ECLI:NL:CRVB:2020:12
Centrale Raad van Beroep
- Hoger beroep
- Rechtspraak.nl
Intrekking van bijstand wegens niet gemelde werkzaamheden als DJ en verkoop van promotieartikelen
In deze zaak heeft de Centrale Raad van Beroep op 7 januari 2020 uitspraak gedaan in hoger beroep tegen een eerdere uitspraak van de rechtbank Noord-Nederland. De appellanten ontvingen vanaf 12 februari 2014 bijstand op basis van de Participatiewet. Naar aanleiding van signalen dat appellant als diskjockey (DJ) optrad, heeft de sociale recherche onderzoek verricht naar de rechtmatigheid van de bijstandsverlening. Dit onderzoek leidde tot de conclusie dat appellant niet alle relevante werkzaamheden had gemeld, wat resulteerde in de intrekking van de bijstand en de terugvordering van eerder verstrekte bijstandsbedragen.
De Raad oordeelde dat de appellanten de inlichtingenverplichting hadden geschonden door geen melding te maken van de werkzaamheden als DJ en de handel in promotieartikelen.
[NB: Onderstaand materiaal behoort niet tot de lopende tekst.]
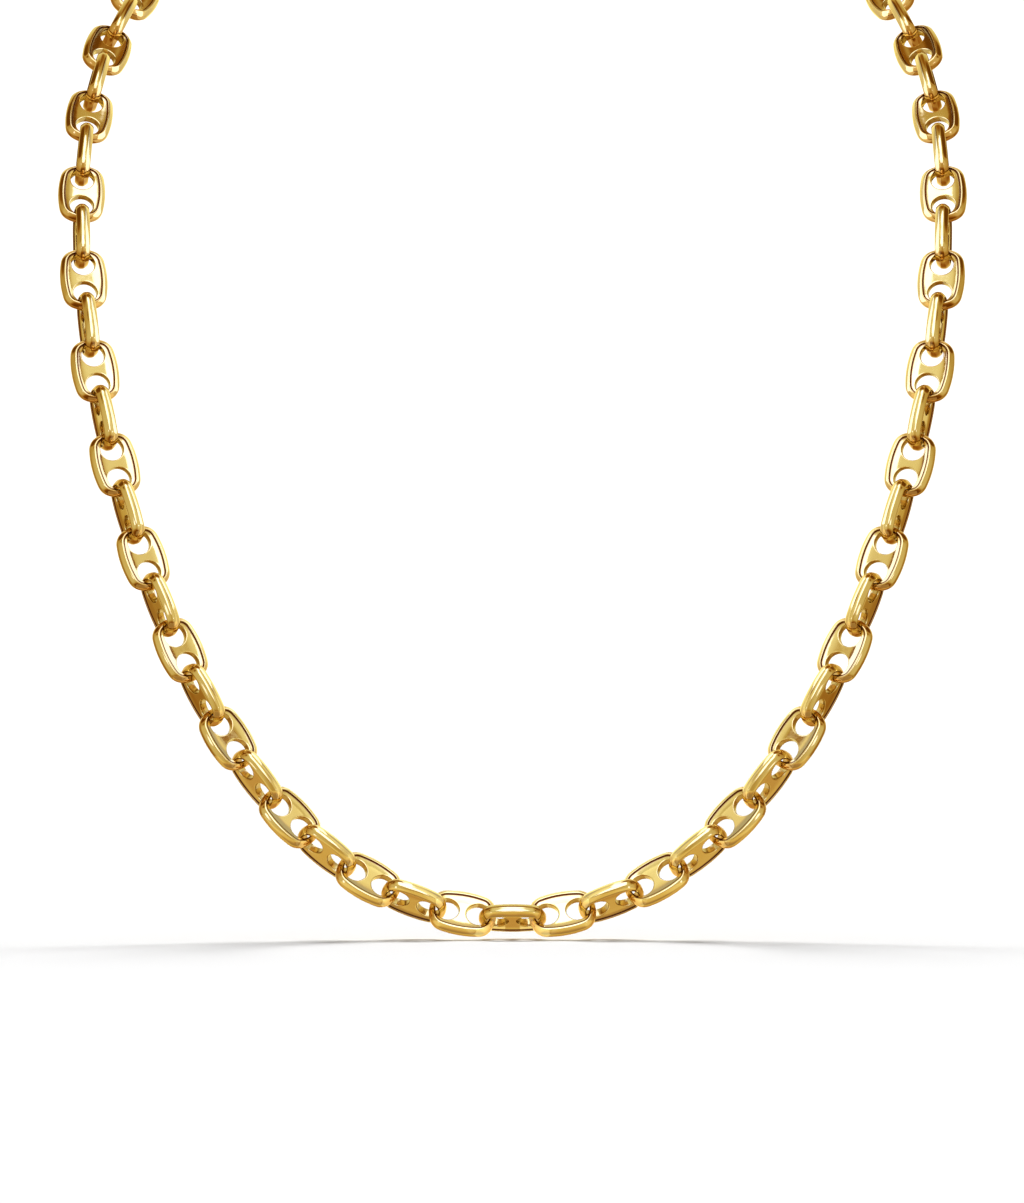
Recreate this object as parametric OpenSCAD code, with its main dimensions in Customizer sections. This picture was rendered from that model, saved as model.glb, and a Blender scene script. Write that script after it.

De Raad benadrukte dat het aan de bijstandverlenende instantie is om de nodige kennis over relevante feiten te verzamelen, maar dat appellanten zelf ook verantwoordelijk zijn voor het melden van hun activiteiten. De Raad concludeerde dat de werkzaamheden als DJ op geld waardeerbare activiteiten zijn en dat de appellanten niet konden aantonen dat zij recht hadden op bijstand over de betreffende periode. De uitspraak van de rechtbank werd bevestigd, en er werd geen aanleiding gezien voor een veroordeling in de proceskosten.